Thanks for all your wonderful questions and trips down memory lane. i hope nothing here dispirits anyone who loved Warwind. I loved making the parts I contributed, and it makes me happy to hear it gives people some measure of joy. That is all one can ask for!
A few more specific follow-up questions to the answers:
“So they asked me to help John „Fuzzy“ McGirk with some design work on another project, as well as the owner Chris Strakka who was in charge of game design.”
Do you remember which project that was?
Chronomasters, based on Roger Zelazny books (they stated it was his game design in the credits, but that was more for marketing, it was his concept but the design of each zone was unusable and unfinished. John and I did the design. https://en.wikipedia.org/wiki/Chronomaster
“I also loved dissecting, studying, and re-designing strategy games and war games.” What games are you talking about here? Are they board games, perhaps? Which ones did you play intensively at the time?

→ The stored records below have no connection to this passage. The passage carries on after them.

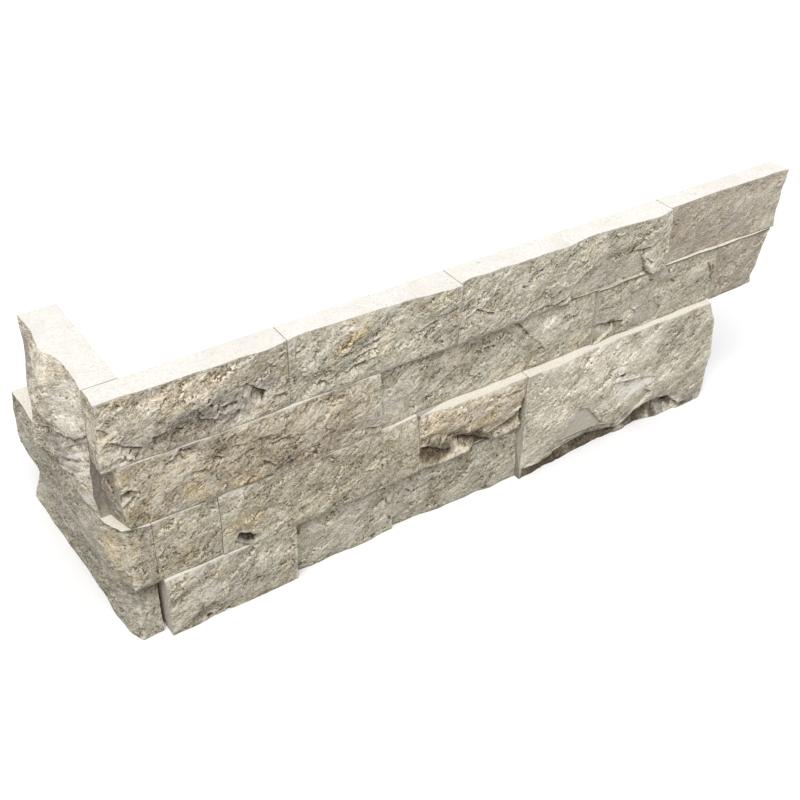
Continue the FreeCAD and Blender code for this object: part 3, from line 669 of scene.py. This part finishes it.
            (355, 10, 10, 2.6, -50, 0.9), (345, 3, 4, 6, 0, 0.8), (369, 2, 6, 2.5, 0, 0.8)],
    },
    "return_tall_stone": {
        # painted light: level and the large pale patch lighten this face beyond its own tone
        "level": 1.08, "values": {"Lean": -30.0, "Stretch": 3.0}, "roughness": 0.85,
        "ledges": [(-2, 129, 20, 112, 1.2, 4), (20, 112, 36, 104, 1.4, 5), (36, 104, 52, 98, 1.6, 6),
            (52, 98, 68, 90, 1.4, 5), (2, 122, 34, 98, 0.7, 3), (0, 112, 44, 86, 0.6, 3),
            (2, 102, 38, 80, 0.6, 3), (10, 142, 44, 124, 0.5, 3), (30, 140, 62, 118, 0.5, 3)],
        "pale": [(25, 134, 62, 36, -24, 1)], "ochre": [(30, 141, 30, 8, -20, 0.35)],
        "grey": [(28, 105, 34, 5, -32, 1), (54, 91, 20, 8, -30, 1), (40, 90, 46, 14, -30, 0.7),
            (68, 130, 8, 26, 15, 0.6)],
        "chalkHighlight": [(20, 136, 44, 24, -28, 0.45), (16, 105, 22, 1.6, -36, 0.7), (12, 96, 20, 2, -36, 0.8),
            (28, 92, 24, 1.5, -33, 0.6), (8, 84, 14, 3, -34, 0.8), (38, 82, 22, 1.6, -30, 0.6)],
        "shade": [(46, 98, 12, 2, -32, 0.6), (-1, 95, 2.2, 50, 0, 0.9)],
    },
    "return_lower_stone": {
        "proud": -0.5, "level": 0.84, "values": {"Lean": -28.0, "Stretch": 2.5},
        "cream": [(-6, 58, 14, 20, 0, 0.9)], "ochre": [(-4, 60, 12, 16, 0, 0.5)],
        # grey here is partly greyer stone, partly painted shade
        "grey": [(70, 57, 60, 18, 0, 0.35)],
    },
    "return_base_stone": {
        "proud": -0.7, "level": 0.9, "values": {"Lean": -28.0, "Stretch": 2.5},
        # grey here is partly painted shade; shade paints the shade under the stone above
        "grey": [(50, 20, 80, 20, 0, 0.45)], "shade": [(-14, 37, 16, 13, 0, 0.6), (50, 38, 90, 4, 0, 0.5)],
    },
}
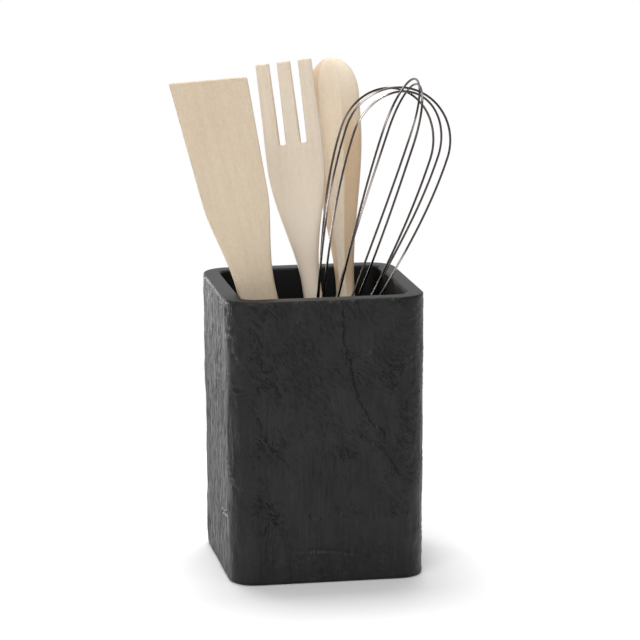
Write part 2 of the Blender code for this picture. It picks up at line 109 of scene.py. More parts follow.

Not just board games but video games, we looked at WARCRAFT, COMMAND AND CONQUER, we looked at SETTLERS of CATAN and even combat games like TEKKEN and TEKKEN 2 and Mario Cart. Playing games at lunch amongst the staff we really broke down what was fun about any given system. It was really research for making better games.
You mentioned that the atmosphere is influenced by the Baháʼí Faith. I have never heard of it until your e-mail and directly researched it first. Sounds very exciting and progressive. How are you connected to the Baháʼí Faith?
In Pittsburgh where i was living I was close a number of Bahai’s in the area and striving to study, understand, and master the concepts. It was all very open. No secrets, no hidden agendas. And so much to study. It greatly affected me and inspired me and gave me the idea of cooperation and a sense of being one human family–not separate from any nation or religion, but part of all of them.